Different types of spectrometers are used to measure the gases in the plume at different points. Gas composition and ratios indicate what is going on inside the volcano. The annotations visualise how a spectrometers scans across and detects a plume and its composition. Credit: Richard Herd

This is a permanent spectrometer which scans the plume from the ground. Credit: Richard Herd

Here the spectrometer is pointed at the plume from the helicopter. Credit: MVO Archive
When the amount of gas exhaled by a volcano is particularly high, we can sometimes detect them with our noses, even miles away from the volcano.
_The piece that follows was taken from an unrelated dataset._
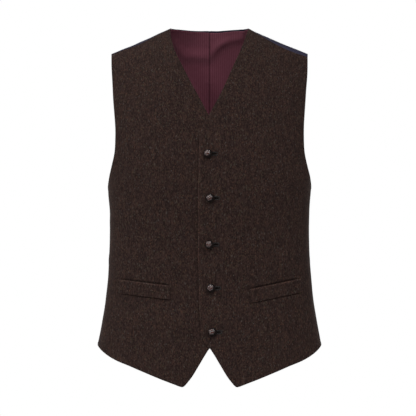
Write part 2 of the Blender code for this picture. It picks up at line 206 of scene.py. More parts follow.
# The grids of points on the panels.
CLOTH_STEP = 3.0 * MM
EDGE_STEPS = np.array([0.12, 0.4, 0.8, 1.3]) * MM
WELT_BAND = (0.34, 0.54)  # shares of a front's length below the armhole
WELT_BAND_STEP = 1.0 * MM
LAP_BAND = (0.15, 0.24)  # shares of the right front's width, where the left front's edge lies
LAP_BAND_STEP = 0.9 * MM
ARMHOLE_ROWS = 14  # rows that crowd towards the armhole's level lower edge
ARMHOLE_ROWS_TO = 0.09  # the share of the arch that they take up
PANEL_DROP = 310.0 * MM  # a panel's usual length below the armhole
PANEL_RISE = 290.0 * MM  # and above, along the arch
PANEL_WIDTH = 205.0 * MM
SOLVE_STEPS = 12
NECK_POINT_WITHIN = 0.1 * MM
NECK_COLUMN_CROWDING = 1.5  # above 1 the columns crowd towards the neck point
ARCH_SAMPLES = 400

# Soft folds, in millimetres: where each runs, how far out (or in, below 0) it goes and how wide it
# is. x is the distance from the middle. The columns are x0, z0, x1, z1, height and width.
LINING_MIDDLE_FOLD = (
    (0, -8, 0, -70, -2.4, 22),
)
LINING_LEFT_FOLDS = LINING_MIDDLE_FOLD + (
    (3, -26, 9, -14, -3.2, 8),
    (19, -5, 32, 0, -3.4, 8),
    (45, 2, 64, 5, -3, 8),
)
LINING_RIGHT_FOLDS = LINING_MIDDLE_FOLD + (
    (6, -26, 46, -26, -3.8, 10.5),
    (57, -16, 64, -6, -2.6, 9),
)
BACK_FOLDS = (
    (70, -250, 62, -430, -2.2, 12),
    (28, -392, 150, -376, 2.4, 13),
    (60, -440, 172, -408, 2, 12),
)
FRONT_FOLDS = (
    (117, -215, 121, -530, -1.6, 15),
    (112, -232, 168, -286, 1.6, 12),
    (60, -520, 84, -600, 1.6, 16),
    (128, -508, 158, -582, 1.8, 15),
)
# Finer creases, different on each side of the body.
FRONT_LEFT_CREASES = (
    (32, -262, 60, -300, 0.5, 9),
    (36, -346, 96, -366, 0.6, 10),
    (120, -330, 170, -348, -0.7, 9),
    (40, -430, 66, -446, 0.5, 8),
    (118, -150, 150, -210, 0.6, 11),
)
FRONT_RIGHT_CREASES = (
    (30, -240, 74, -262, 0.6, 10),
    (46, -398, 104, -386, -0.6, 9),
    (128, -310, 176, -338, 0.8, 9),
    (110, -120, 150, -190, 0.5, 12),
    (28, -512, 56, -548, 0.6, 10),
)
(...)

In the days before and during the Soufrière Hills eruption, Montserratians could frequently smell the “rotten egg” odour of hydrogen sulfide exhaled by the volcano.
Volcanic gases are not only important indicators of what happens beneath a volcano, some of them are also toxic and corrosive! Downwind of the volcanic plume on Montserrat, vegetation changed and metal corroded more rapidly due to the aggressive volcanic gases.

Enhanced corrosion due to volcanic gases from Soufrière Hills have made this metal railing crumble. Credit: Miriam Rothenberg.